Characterization of heat transfer in 3D CMOS structures using Sideband Scanning Thermal Wave Microscopy
Valentin Fonck, Mohammadali Razeghi, Jean Spièce, Phillip Dobson, Jonathan Weaver, George Ridgard, Grayson M. Noah, Pascal Gehring
TL;DR
This work tackles nanoscale heat transport in deeply buried CMOS BEOL structures under cryogenic operating conditions by introducing Sideband Scanning Thermal Wave Microscopy (S-STWM). The method modulates a buried heater at $f_{\mathrm{mod}}$ and senses with a high-frequency probe at $f_{\mathrm{car}}$, extracting sidebands at $f_{\mathrm{car}}\pm f_{\mathrm{mod}}$ to obtain phase information about heat propagation.

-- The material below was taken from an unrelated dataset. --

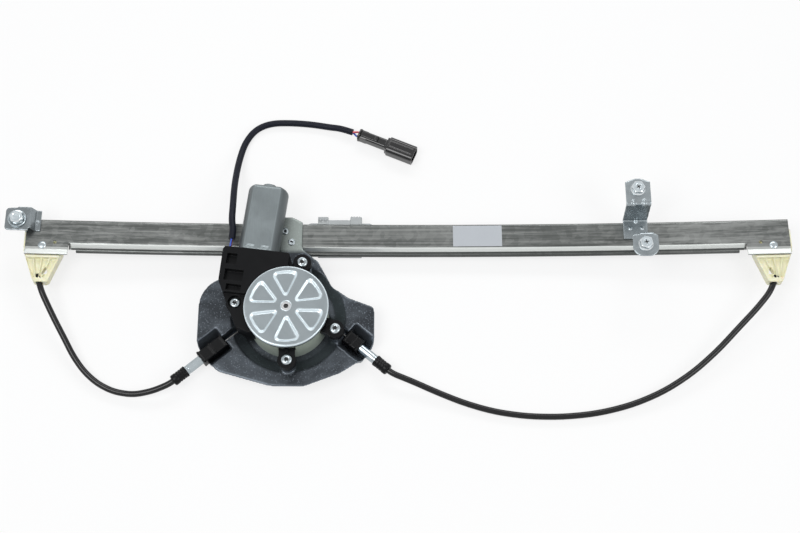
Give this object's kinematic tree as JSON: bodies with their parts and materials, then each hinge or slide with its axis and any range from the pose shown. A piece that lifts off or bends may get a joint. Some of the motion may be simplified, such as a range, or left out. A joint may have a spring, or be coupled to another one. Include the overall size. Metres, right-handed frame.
{
  "type": "window regulator",
  "caption": "Cable-driven power window regulator: curved guide rail with sliding carrier, drum pan, worm gearbox, motor, two conduits and a wired connector.",
  "frame": {"origin": "centre of the drum pan's flat back face, on the drum's axis", "axes": "+X along the rail, +Y across it towards its upper edge, +Z out of the base plate's front, along the drum's axis"},
  "size_m": [0.6679, 0.2779, 0.0575],
  "materials": {
    "galvanised_rail": "galvanised, drawn lengthwise",
    "galvanised_plate": "dark bluish galvanised, speckled",
    "zinc_bracket": "zinc plated",
    "zinc_fastener": "bright zinc",
    "steel_shaft": "ground",
    "adjuster_chrome": "polished",
    "black_moulding": "glass filled, satin",
    "cover_steel": "pressed, grey coated",
    "pale_moulding": "pale grey green",
    "ivory_moulding": "ivory acetal",
    "slider_moulding": "pale grey acetal",
    "wheel_moulding": "natural nylon",
    "motor_steel": "grey coated, drawn",
    "magnet": "ferrite",
    "copper": "enamelled wire",
    "bronze": "sintered",
    "carbon": "pressed carbon",
    "cable_steel": "stranded",
    "conduit_black": "satin sheath",
    "damper_rubber": "moulded",
    "hub_steel": "machined",
    "white_rubber": "soft",
    "sleeve_black": "ribbed sleeve",
    "wire_blue": "insulation",
    "wire_red": "insulation",
    "connector_black": "glossy",
    "label_white": "blank film"
  },
  "bodies": {
    "root": {"guide_rail": "galvanised_rail", "left_bracket": "zinc_bracket", "left_bracket_bolt": "zinc_fastener", "left_bolt_washer": "zinc_fastener", "right_bracket": "zinc_bracket", "right_bracket_bolts": "zinc_fastener", "bracket_weld_nuts": "zinc_fastener", "blank_label": "label_white", "left_cable_guide": "ivory_moulding", "right_cable_guide": "ivory_moulding", "guide_rivets": "zinc_fastener", "plate_rivets": "zinc_fastener", "base_plate": "galvanised_plate", "axle_pin": "steel_shaft", "lift_cable": "cable_steel", "gearbox_housing": "black_moulding", "gear_cover": "cover_steel", "drum_cover": "pale_moulding", "motor_screws": "zinc_fastener", "motor_can": "motor_steel", "motor_magnets": "magnet", "brush_card": "black_moulding", "carbon_brushes": "carbon", "shaft_bushes": "bronze", "wire_grommet": "white_rubber", "lead_sleeve": "sleeve_black", "blue_lead": "wire_blue", "red_lead": "wire_red", "connector_shell": "connector_black", "connector_lock": "connector_black", "connector_terminals": "bronze", "left_adjuster_body": "black_moulding", "left_adjuster_tube": "adjuster_chrome", "left_adjuster_spring": "steel_shaft", "left_conduit_cap": "black_moulding", "left_conduit": "conduit_black", "right_adjuster_body": "black_moulding", "right_adjuster_tube": "adjuster_chrome", "right_adjuster_spring": "steel_shaft", "right_conduit_cap": "black_moulding", "right_conduit": "conduit_black"},
    "drum": {"cable_drum": "ivory_moulding", "wound_cable": "cable_steel", "drive_hub": "hub_steel", "wheel_damper": "damper_rubber", "worm_wheel": "wheel_moulding"},
    "armature": {"armature_shaft": "steel_shaft", "armature_core": "magnet", "armature_windings": "copper", "commutator": "copper"},
    "carrier": {"carrier_slider": "slider_moulding", "glass_plate": "galvanised_plate", "carrier_rivets": "zinc_fastener", "cable_nipples": "cable_steel"}
  },
  "joints": [
    {"name": "carrier_travel", "type": "hinge", "parent": "root", "child": "carrier", "pos_m": [0.1, 0, 4.3162], "axis": [0, -1, 0], "range_deg": [-2.53, 4.06]},
    {"name": "drum_spin", "type": "hinge", "parent": "root", "child": "drum", "pos_m": [0, 0, 0.01], "axis": [0, 0, 1], "range_deg": [-544.36, 873.85]},
    {"name": "armature_spin", "type": "hinge", "parent": "root", "child": "armature", "pos_m": [-0.03176, 0.0039, 0.033], "axis": [0.1219, 0.9925, 0], "range_deg": [-32661.86, 52430.88]}
  ],
  "couplings": [
    {"joint": "drum_spin", "follows": "carrier_travel", "ratio": 215},
    {"joint": "armature_spin", "follows": "carrier_travel", "ratio": 12900}
  ]
}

By analyzing phase delays with a semi-infinite-wave model, the authors extract effective thermal diffusivity $\alpha$ and, with estimates of heat flux $Q_0$, effective thermal conductivity $\kappa$ across a CMOS BEOL structure containing a buried DTSCR heater in a 22-nm FDSOI process. The results reveal frequency- and geometry-dependent heat transport, including routing-dominated conduction along metal paths and insulator-dominated regions, and establish a foundation for in situ cryogenic thermal characterization and predictive 3D thermal modeling of cryo-CMOS devices. This technique offers a pathway to improved thermal management and packaging for quantum and HPC hardware by enabling quantitative, noninvasive mapping of heat flow in complex multilayer CMOS architectures.
Abstract
Efficient thermal management is critical for cryogenic CMOS circuits, where local heating can compromise device performance and qubit coherence. Understanding heat flow at the nanoscale in these multilayer architectures requires localized, high-resolution thermal probing techniques capable of accessing buried structures. Here, we introduce a sideband thermal wave detection scheme for Scanning Thermal Microscopy, S-STWM, to probe deeply buried heater structures within CMOS dies. By extracting the phase of propagating thermal waves, this method provides spatially resolved insight into heat dissipation pathways through complex multilayer structures. Our approach enables quantitative evaluation of thermal management strategies, informs the design of cryo-CMOS circuits, and establishes a foundation for in situ thermal characterization under cryogenic operating conditions.